Doing something sweet. This is something that Cosmo won’t tell you. Right around date two or three, a guy who is really into you will attempt to do something sweet. Whether it’s buy you flowers, get you a teddy bear, or buy you a book written by an author you said you liked, he will do something like this to a) show you his caring side, and b) make him stand out from the other guys he fears you’re dating.

A guy will not make this attempt simply for sex. It requires too much thought (the men reading this blog are nodding, believe me). But he’ll try it in the hopes that you’ll think he’s special. Because he thinks you’re special.

A guy who does this…well, he may be a keeper.

By the way: Afterwards, a guy will tell his closest guy friends about this “something sweet” attempt.

They’ll make fun of him for it.

It’s just what guys do.

And now for this week’s:

SIGN OF THE APOCALYPSE

Remember how a couple weeks back I pointed out that, according to my stat tracker, my blog had been read in nearly 50 countries, including Iran?

Well, my podcast partner Michael Feldman had the following to say about that:

Dude, getting read in Iran isn’t a good thing.

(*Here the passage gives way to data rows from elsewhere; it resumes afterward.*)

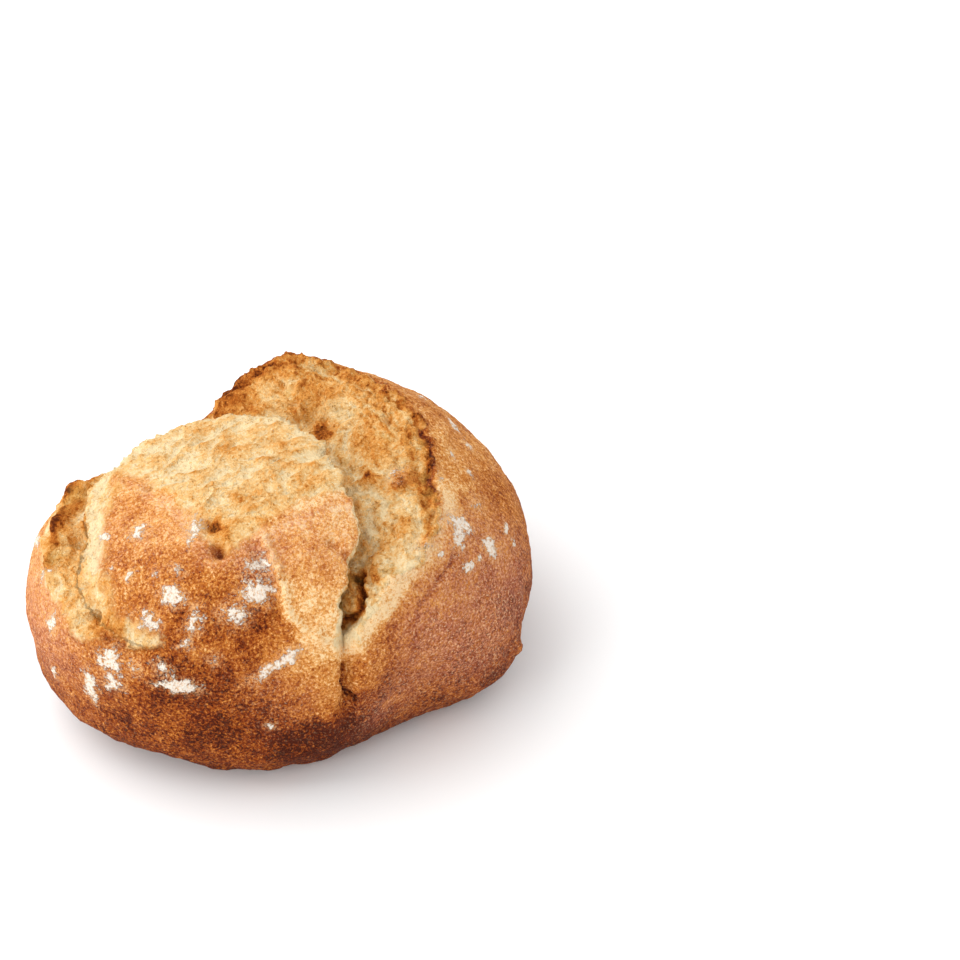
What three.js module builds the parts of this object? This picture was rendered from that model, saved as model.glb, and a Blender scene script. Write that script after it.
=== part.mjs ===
// A crusty bread roll, baked as one piece: a rounded loaf body on a flat base, split along one long
// horseshoe tear where the risen crown pushed up out of the outer skin.
// Millimetres, +Z up, origin under the middle of the roll on the surface it rests on.
import * as THREE from 'three';
import { mergeVertices } from 'three/addons/utils/BufferGeometryUtils.js';

// Driving dimensions of the loaf body, before the tear is opened.
const HALF_LENGTH = 54.5; // along X, from the middle to the end
const HALF_WIDTH = 46; // along Y, from the middle to the side
const CROWN_HEIGHT = 56.5; // from the base to the top
const BELLY_HEIGHT = 17; // where the roll is widest
const SQUARENESS = 2.55; // 2 would be a plain ellipsoid, and more is boxier
const UNDERCUT = 1.3; // how far the underside's curve would run on below the base, in belly heights
const RIM_FADE = 16; // how far a raised or sunken rim takes to melt back into the crust
const FINENESS = 20; // how often each edge of the icosahedron is split

// Waves in the outline seen from above, as shares of its radius: how many round, cosine and sine.
const OUTLINE_WAVES = [
  { around: 1, cosine: 0.015, sine: 0.05 },
  { around: 2, cosine: 0, sine: 0.08 },
  { around: 3, cosine: -0.07, sine: -0.03 },
];

// Places where the dough swells or sinks: direction from the belly's middle, rise and spread.
const SWELLINGS = [
  { longitude: 165, latitude: 38, rise: 3.5, spread: 20 }, // back left shoulder
  { longitude: -120, latitude: 62, rise: 3.5, spread: 20 }, // top of the crown
  { longitude: -62, latitude: -5, rise: -6.5, spread: 14 }, // hollow below the front seam
  { longitude: -10, latitude: 15, rise: 3.7, spread: 20 }, // right end
  { longitude: -160, latitude: -5, rise: -6, spread: 22 }, // left end, tucked in
  { longitude: -142, latitude: -16, rise: -1, spread: 9 }, // front left foot
  { longitude: -85, latitude: -22, rise: -1.2, spread: 9 }, // foot below the front seam
  { longitude: -52, latitude: -18, rise: -0.8, spread: 8 }, // tuck beside the front right foot
  { longitude: -38, latitude: -7, rise: 4, spread: 15 }, // front right foot
  { longitude: -26, latitude: -3, rise: -2.2, spread: 6 }, // notch at the right end
  { longitude: 98, latitude: 30, rise: -2.2, spread: 12 }, // back, below the end of the rim
  { longitude: 81, latitude: 47, rise: 2.4, spread: 8 }, // highest stretch of the rim
  { longitude: 47, latitude: 46, rise: -2.4, spread: 9 }, // dip where the rim slopes down
];

// The tear's deepest line, from the closed seam at the front, over the back of the crown, to the
// left end. The crown lies on its inner side and the outer skin's rim on its outer side.
// Longitude, latitude, depth, then width and rise of the inner side, width and rise of the rim.
const TEAR = [
  [-89, -8, 0, 4, 0, 4, 0],
  [-88, 6, 1.2, 4, 0.3, 4, 0.2],
  [-87.5, 15, 2.2, 4.5, 0.5, 4.5, 0.3],
  [-87, 22, 2, 5, 0.5, 5, 0.5],
  [-86, 29, 3.5, 5, 0.8, 5, 0.8],
  [-84.5, 37, 6, 5, 1, 7, 1],
  [-77, 47, 7, 5, 1.2, 12, 1.5],
  [-66, 54, 6, 5, 1.2, 15, 1.8],
  [-57, 63, 6, 5, 1.5, 18, 1.5],
  [-40, 72, 6.5, 5, 1.5, 21, 1.5],
  [10, 75, 7, 5, 1.2, 22, 2],
  [45, 73, 8, 5, 1, 22, 2.6],
  [64, 70, 8, 5, 0.8, 21, 5.4],
  [80, 66.5, 6.5, 5, 0, 18, 8.2],
  [89, 64, 6.5, 5, -0.3, 16, 6.6],
  [94, 62, 6.5, 5, -0.3, 14, 0.5],
  [103, 58, 7, 6, -0.5, 10, -4],
  [118, 49, 6.5, 7, 0.4, 7, -5.5],
  [135, 44, 6, 7, 0.2, 7, -4.8],
  [156, 41, 5.5, 7, -0.8, 6, -3.2],
  [170, 38, 5.5, 7, 0.5, 6, 0.5],
  [181, 35, 6, 8, 0.5, 5, 0.8],
  [188, 32, 4, 8, 0, 5, 0.5],
  [196, 28, 2, 7, 0, 5, 0.5],
  [204, 25.5, 2.2, 6, 0, 5, 0.5],
  [212, 25, 1.6, 5, 0, 5, 0.3],
  [222, 27, 0, 5, 0, 5, 0],
].map(([longitude, latitude, depth, ...sides]) => ({
  heading: direction(longitude, latitude),
  profile: [depth, ...sides],
}));
const TEAR_STEPS = 12; // places on the tear's line between two of its points

function direction(longitude, latitude) {
  const aside = THREE.MathUtils.degToRad(longitude);
  const above = THREE.MathUtils.degToRad(latitude);
  const flat = Math.cos(above);
  return new THREE.Vector3(flat * Math.cos(aside), flat * Math.sin(aside), Math.sin(above));
}

// The share by which the outline bulges at an angle seen from above.
function outlineShare(angle) {
  return OUTLINE_WAVES.reduce(
    (share, { around, cosine, sine }) =>
      share + cosine * Math.cos(around * angle) + sine * Math.sin(around * angle),
    1,
  );
}

// Distance from the belly's middle to the whole, untorn crust in a direction.
function crustReach(heading) {
  const share = outlineShare(Math.atan2(heading.y, heading.x));
  const across = Math.hypot(heading.x / HALF_LENGTH, heading.y / HALF_WIDTH) / share;
  const span = heading.z > 0 ? CROWN_HEIGHT - BELLY_HEIGHT : BELLY_HEIGHT * UNDERCUT;
  const upright = Math.abs(heading.z) / span;
  const even = (across ** SQUARENESS + upright ** SQUARENESS) ** (-1 / SQUARENESS);
  return SWELLINGS.reduce((reach, { longitude, latitude, rise, spread }) => {
    const away = THREE.MathUtils.radToDeg(heading.angleTo(direction(longitude, latitude)));
    return reach + rise * Math.exp(-(away ** 2) / (2 * spread ** 2));
  }, even);
}

function onCrust(heading, lift = 0) {
  const point = heading.clone().multiplyScalar(crustReach(heading) + lift);
  point.z += BELLY_HEIGHT;
  return point;
}

// The tear's line as a list of places, each with its point, its run and its profile.
function tearLine() {
  const spans = TEAR.length - 1;
  const curve = new THREE.CatmullRomCurve3(
    TEAR.map(({ heading }) => onCrust(heading)), false, 'catmullrom', 0.5,
  );
  const places = [];
  for (let step = 0; step <= spans * TEAR_STEPS; step += 1) {
    const at = step / TEAR_STEPS;
    const before = Math.min(Math.floor(at), spans - 1);
    const share = at - before;
    places.push({
      point: curve.getPoint(at / spans),
      run: curve.getTangent(at / spans),
      profile: TEAR[before].profile.map((value, i) =>
        THREE.MathUtils.lerp(value, TEAR[before + 1].profile[i], share)),
    });
  }
  return places;
}

// How far the tear lifts or sinks the crust at a point: a steep inner side, a slow outer one, and
// a rim that melts away past each side's width.
function tearLift(point, heading, places) {
  const near = places.reduce((best, place) =>
    point.distanceToSquared(place.point) < point.distanceToSquared(best.point) ? place : best);
  const away = point.distanceTo(near.point);
  const inwards = heading.clone().cross(near.run);
  const inner = point.clone().sub(near.point).dot(inwards) > 0;
  const [depth, innerWidth, innerRise, rimWidth, rimRise] = near.profile;
  const width = inner ? innerWidth : rimWidth;
  const rise = inner ? innerRise : rimRise;
  if (away > width) {
    return rise * (1 - THREE.MathUtils.smoothstep(away, width, width + RIM_FADE));
  }
  const climbed = inner
    ? THREE.MathUtils.smoothstep(away / width, 0, 1) ** 0.8
    : 1 - (1 - away / width) ** 1.6;
  return THREE.MathUtils.lerp(-depth, rise, climbed);
}

// A ball of even triangles, each corner pushed out to the torn crust and none below the base.
function rollGeometry() {
  const ball = new THREE.IcosahedronGeometry(1, FINENESS);
  ball.deleteAttribute('normal');
  ball.deleteAttribute('uv');
  const geometry = mergeVertices(ball, 1e-5);
  const places = tearLine();
  const corners = geometry.attributes.position;
  for (let i = 0; i < corners.count; i += 1) {
    const heading = new THREE.Vector3().fromBufferAttribute(corners, i).normalize();
    const torn = onCrust(heading, tearLift(onCrust(heading), heading, places));
    corners.setXYZ(i, torn.x, torn.y, Math.max(torn.z, 0));
  }
  geometry.computeVertexNormals();
  return geometry;
}

function breadRoll() {
  const crust = new THREE.MeshStandardMaterial({ color: 0xc8813f, roughness: 0.8, metalness: 0 });
  const roll = new THREE.Mesh(rollGeometry(), crust);
  roll.name = 'bread_roll';
  roll.geometry.computeBoundingBox();
  const middle = roll.geometry.boundingBox.getCenter(new THREE.Vector3());
  roll.position.set(-middle.x, -middle.y, 0);
  return roll;
}

const object = new THREE.Group();
object.add(breadRoll());

export default object;
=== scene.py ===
"""A crusty bread roll on a pale studio floor.

The roll is one baked body. A ball of dough is pushed out to the loaf's outline, split along the
horseshoe tear around its crown, re-skinned, and then given its crust, torn crumb, flakes and flour.
The working unit of the shaping is the millimetre, and the finished mesh is in metres.
"""
from math import cos, radians, sin

import bpy
import numpy as np
from mathutils import Matrix, Vector, kdtree, noise


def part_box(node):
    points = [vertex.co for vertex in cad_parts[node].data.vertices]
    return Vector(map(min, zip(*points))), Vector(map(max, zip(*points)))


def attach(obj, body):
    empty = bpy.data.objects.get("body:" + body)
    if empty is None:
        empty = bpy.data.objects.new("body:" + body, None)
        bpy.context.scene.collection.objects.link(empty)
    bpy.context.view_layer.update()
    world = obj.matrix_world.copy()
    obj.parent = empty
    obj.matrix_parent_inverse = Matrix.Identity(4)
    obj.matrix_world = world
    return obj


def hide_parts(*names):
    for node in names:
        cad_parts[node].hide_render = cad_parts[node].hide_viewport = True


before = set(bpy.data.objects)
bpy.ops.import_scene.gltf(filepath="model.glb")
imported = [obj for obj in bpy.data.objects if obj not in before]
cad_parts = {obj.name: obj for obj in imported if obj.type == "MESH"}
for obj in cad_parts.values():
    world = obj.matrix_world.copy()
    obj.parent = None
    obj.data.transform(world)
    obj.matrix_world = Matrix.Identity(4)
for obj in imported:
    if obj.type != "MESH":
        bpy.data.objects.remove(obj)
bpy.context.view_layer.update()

MM = 0.001

# The loaf body, from the frame's box.
LOW, HIGH = (np.array(corner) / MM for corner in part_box("bread_roll"))
LENGTH, WIDTH, HEIGHT = HIGH - LOW
HALF_LENGTH = 0.4993 * LENGTH
HALF_WIDTH = 0.489 * WIDTH
BELLY = 0.285 * HEIGHT  # height of the widest part
CROWN = 0.947 * HEIGHT  # height of the top before the tear
SQUARENESS = 2.55
UNDERCUT = 1.3
RIM_FADE = 16.0  # how far a raised rim takes to melt back into the crust
DOUGH_ROUNDS = 7  # subdivisions of the starting ball
SKIN_SIZE = 0.64  # edge length of the finished skin
SKIN_SMOOTHING = 4
WAY_SMOOTHING = 3

# Waves in the outline seen from above: how many round, share as cosine, share as sine.
OUTLINE_WAVES = [(1, 0.015, 0.05), (2, 0.0, 0.08), (3, -0.07, -0.03)]

# Swellings and hollows: longitude, latitude, rise in mm, spread in degrees.
SWELLINGS = [
    (165, 38, 3.5, 20),
    (-120, 62, 3.5, 20),
    (-62, -5, -6.5, 14),
    (-10, 15, 3.7, 20),
    (-160, -5, -6.0, 22),
    (-142, -16, -1.0, 9),
    (-85, -22, -1.2, 9),
    (-38, -7, 4.0, 15),
    (-26, -3, -2.2, 6),
    (98, 30, -2.2, 12),
    (73, 47, 1.55, 8),
    (47, 46, -2.4, 9),
    (-52, -18, -0.8, 8),
]

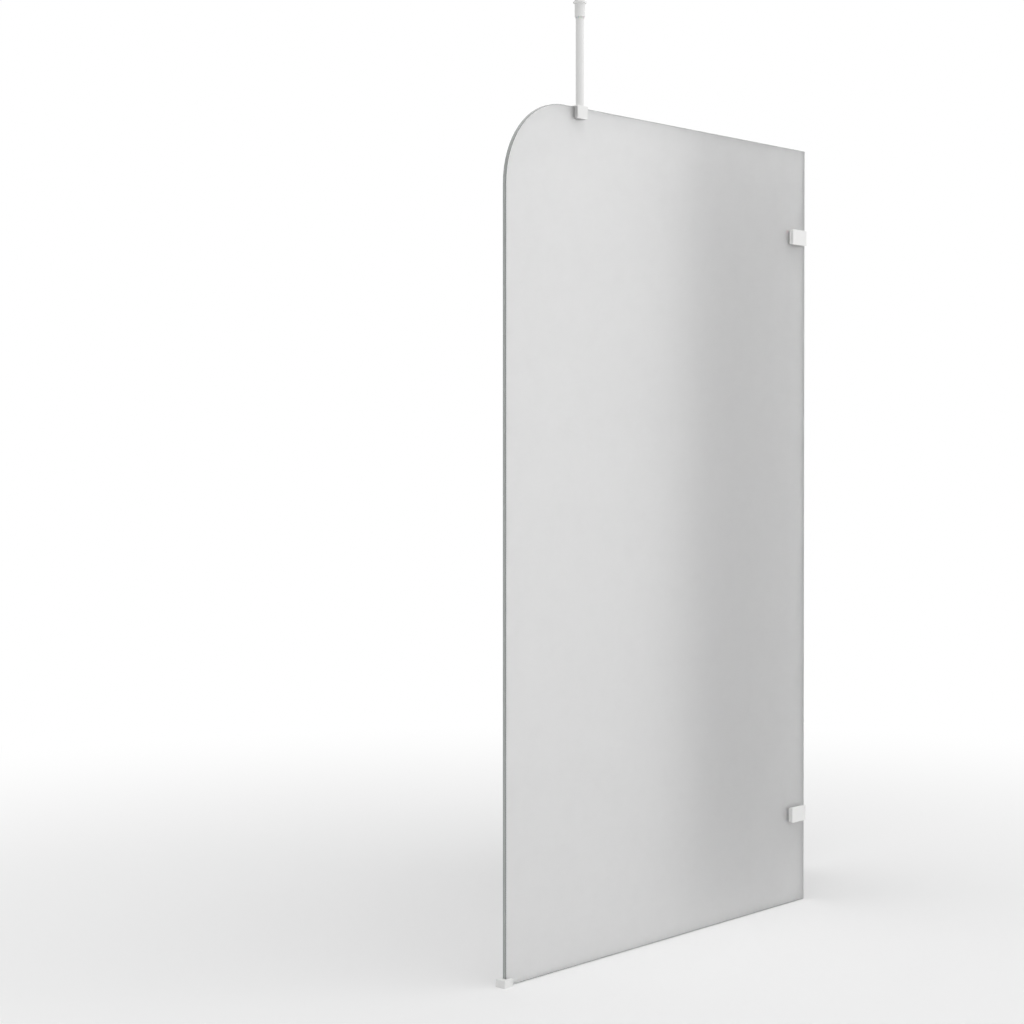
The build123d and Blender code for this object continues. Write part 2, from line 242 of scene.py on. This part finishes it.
# %% Give each piece its finish
finishes = {
    "satin_glass": satin_glass(),
    "white_powder_coat": white_powder_coat(),
    "grey_rubber": moulded("grey_epdm_rubber", "#C6C6C6", 0.72),
    "pale_silicone": moulded("pale_silicone_rubber", "#CFCFCC", 0.6, subsurface=0.3),
    "white_nylon": moulded("white_nylon", "#E6E5E0", 0.5, subsurface=0.4),
    "stainless_steel": turned_steel(),
}
slot_of = {entry["node"]: entry["material_slot"] for entry in frame["record"]["subparts"]}
for name, piece in frame["nodes"].items():
    piece.data.materials.clear()
    piece.data.materials.append(finishes[slot_of[name]])
print("finishes:", {slot: list(slot_of.values()).count(slot) for slot in finishes})

# %% [markdown]
# ## Floor and surroundings
#
# The screen stands on a plain pale floor in a white studio. The floor is a real surface, so it takes the
# soft shadow of the foot, but to the camera, and in reflections and through the glass, it is mixed
# with plain white, more so farther away, where it runs out into the backdrop. The sky lights the
# object gently, a little more from the right, and looks white.

# %% Floor and sky
FLOOR_HALF = 9.0
FLOOR_CENTRE = (0.6, 0.0, 0.0)
FLOOR_PALE = "#F7F7F7"
WHITE = "#FFFFFF"
FADE_START, FADE_END = 0.6, 4.0
WHITE_NEAR, WHITE_FAR = 0.25, 1.0
SKY_LEFT, SKY_RIGHT = 0.45, 0.85
SKY_TURN = -48.0


def sees_backdrop(material):
    """One where the ray comes from the camera, a reflection or the glass."""
    path = add(material, "ShaderNodeLightPath")
    first = add(material, "ShaderNodeMath", {"operation": "MAXIMUM"},
                links={0: (path, "Is Camera Ray"), 1: (path, "Is Glossy Ray")})
    return add(material, "ShaderNodeMath", {"operation": "MAXIMUM"},
               links={0: (first, "Value"), 1: (path, "Is Transmission Ray")})


def pale_floor():
    """A matt floor that turns into the white backdrop with its distance."""
    material, output = new_material("pale_floor")
    matt = add(material, "ShaderNodeBsdfDiffuse", values={"Color": linear(FLOOR_PALE)})
    glow = add(material, "ShaderNodeEmission", values={"Color": linear(WHITE), "Strength": 1.0})
    seen = sees_backdrop(material)
    where = add(material, "ShaderNodeTexCoord")
    away = add(material, "ShaderNodeVectorMath", {"operation": "LENGTH"}, links={0: (where, "Object")})
    fade = add(material, "ShaderNodeMapRange", {"interpolation_type": "SMOOTHSTEP"},
               {"From Min": FADE_START, "From Max": FADE_END, "To Min": WHITE_NEAR, "To Max": WHITE_FAR},
               {"Value": (away, "Value")})
    share = add(material, "ShaderNodeMath", {"operation": "MULTIPLY"},
                links={0: (seen, "Value"), 1: (fade, "Result")})
    plug_in(material, output, mix(material, (share, "Value"), (matt, "BSDF"), (glow, "Emission")))
    return material


bpy.ops.mesh.primitive_plane_add(size=2 * FLOOR_HALF, location=FLOOR_CENTRE)
floor = bpy.context.object
floor.name = "floor"
floor.data.materials.append(pale_floor())

world = bpy.data.worlds.new("studio")
bpy.context.scene.world = world
world.use_nodes = True
world.node_tree.nodes.clear()
world_output = world.node_tree.nodes.new("ShaderNodeOutputWorld")
look = add(world, "ShaderNodeTexCoord")
turned = add(world, "ShaderNodeVectorRotate", {"rotation_type": "Z_AXIS"},
             {"Angle": math.radians(-SKY_TURN)}, {"Vector": (look, "Generated")})
sideways = add(world, "ShaderNodeSeparateXYZ", links={"Vector": (turned, "Vector")})
level = add(world, "ShaderNodeMapRange",
            values={"From Min": -1.0, "From Max": 1.0, "To Min": SKY_LEFT, "To Max": SKY_RIGHT},
            links={"Value": (sideways, "X")})
sky_light = add(world, "ShaderNodeBackground", values={"Color": linear(WHITE)},
                links={"Strength": (level, "Result")})
sky_seen = add(world, "ShaderNodeBackground", values={"Color": linear(WHITE), "Strength": 1.0})
seen = sees_backdrop(world)
sky = mix(world, (seen, "Value"), (sky_light, "Background"), (sky_seen, "Background"))
plug_in(world, world_output, sky)
print("floor:", 2 * FLOOR_HALF, "m wide, sky from", SKY_LEFT, "to", SKY_RIGHT)

# %% [markdown]
# ## Light
#
# A large soft lamp high above lights what faces up and leaves a soft shadow under each clamp. A second
# one stands to the right and a little in front of the glass. It skims the pane, so that the round tube
# turns from shade on the left to light on the right, and each small step in the clamps draws its
# line.
#
# The etched glass lets part of the white backdrop through. A photographer would stand a dark flag behind
# the wall side of the pane, out of the picture, so that the pane grows darker towards the wall.

# %% Lamps
def soft_lamp(name, place, target, width, height, power):
    """A rectangular lamp that points from its place to a target."""
    lamp = bpy.data.lights.new(name, "AREA")
    lamp.shape, lamp.size, lamp.size_y, lamp.energy = "RECTANGLE", width, height, power
    holder = bpy.data.objects.new(name, lamp)
    bpy.context.scene.collection.objects.link(holder)
    holder.location = place
    holder.visible_camera = False
    holder.rotation_euler = (Vector(target) - Vector(place)).to_track_quat("-Z", "Y").to_euler()
    return holder


overhead = soft_lamp("overhead", place=(0.5, -0.9, 5.5), target=(0.5, 0.0, 1.0),
                     width=2.5, height=2.5, power=55.0)
key = soft_lamp("key", place=(3.0, -2.4, 2.3), target=(0.5, 0.0, 1.2), width=1.2, height=2.0, power=9.0)
print("lamps:", [(lamp.name, lamp.data.energy) for lamp in (overhead, key)])

# %% The flag behind the wall side of the pane
FLAG_WIDTH, FLAG_HEIGHT = 0.6, 2.1
FLAG_PLACE = (1.2, 0.25, 1.05)
FLAG_GREY = "#303030"

flag_material, flag_output = new_material("dark_grey_felt")
felt = add(flag_material, "ShaderNodeBsdfDiffuse", values={"Color": linear(FLAG_GREY)})
plug_in(flag_material, flag_output, felt)
bpy.ops.mesh.primitive_plane_add(size=1.0, location=FLAG_PLACE, rotation=(math.radians(90), 0, 0))
flag = bpy.context.object
flag.name = "flag"
flag.scale = (FLAG_WIDTH, FLAG_HEIGHT, 1.0)
flag.visible_camera = False
flag.data.materials.append(flag_material)
print("flag:", FLAG_WIDTH, "by", FLAG_HEIGHT, "m")

# %% [markdown]
# ## Camera
#
# The photograph was taken level with the middle of the screen, with a short telephoto lens. Its place,
# lens and shift were solved from the outlines of the pane at its real size.

# %% The photograph's camera
CAMERA_PLACE = (-3.3815, -3.0349, 1.2088)
CAMERA_YAW = 48.143
CAMERA_PITCH = 0.6148
SENSOR_MM, LENS_MM = 36.0, 71.33
SHIFT_ACROSS = 0.00578
SHIFT_DOWN = -0.04075

lens = bpy.data.cameras.new("camera")
lens.sensor_width, lens.lens = SENSOR_MM, LENS_MM
lens.shift_x, lens.shift_y = SHIFT_ACROSS, SHIFT_DOWN
camera = bpy.data.objects.new("camera", lens)
bpy.context.scene.collection.objects.link(camera)
camera.location = CAMERA_PLACE
camera.rotation_euler = (math.radians(90 - CAMERA_PITCH), 0, math.radians(-CAMERA_YAW))
bpy.context.scene.camera = camera
bpy.context.scene.view_settings.view_transform = "Standard"
print("camera at", [round(c, 3) for c in camera.location], "lens", LENS_MM, "mm")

That’s, like, not good. You could, like, be murdered. Assassins could be heading your way right now. From Iran.

Thanks Mike. Way to accentuate the positives.

He probably just wants to do the podcast himself. “Things That Matter With Mike. Just Mike.”

Yeah. Like that will draw listeners.

4 comments:

Ramona said...

Keep going Nev. Seriously, this post is too short. I've heard you on the phone giving advice to your guy friends for like hours, and all your female readers get is a 5-minute read.

I feel another 3-part series coming on...

Anonymous said...

Ramona has heard the advice you give me? Oh dear......

Ramona said...

No, don't worry. He goes in the other room. I can't hear anything. But he is in there a long time...

Another Suburban Mom said...

I have to agree with all of them. Also, I know from my pre-marital experience, if I slept with a guy on the first date, I wasn't interested in a future either.

I mostly would have thought he was hot,and wanted to fuck the guy before he bored me with his stupidity and lack of conversational skills.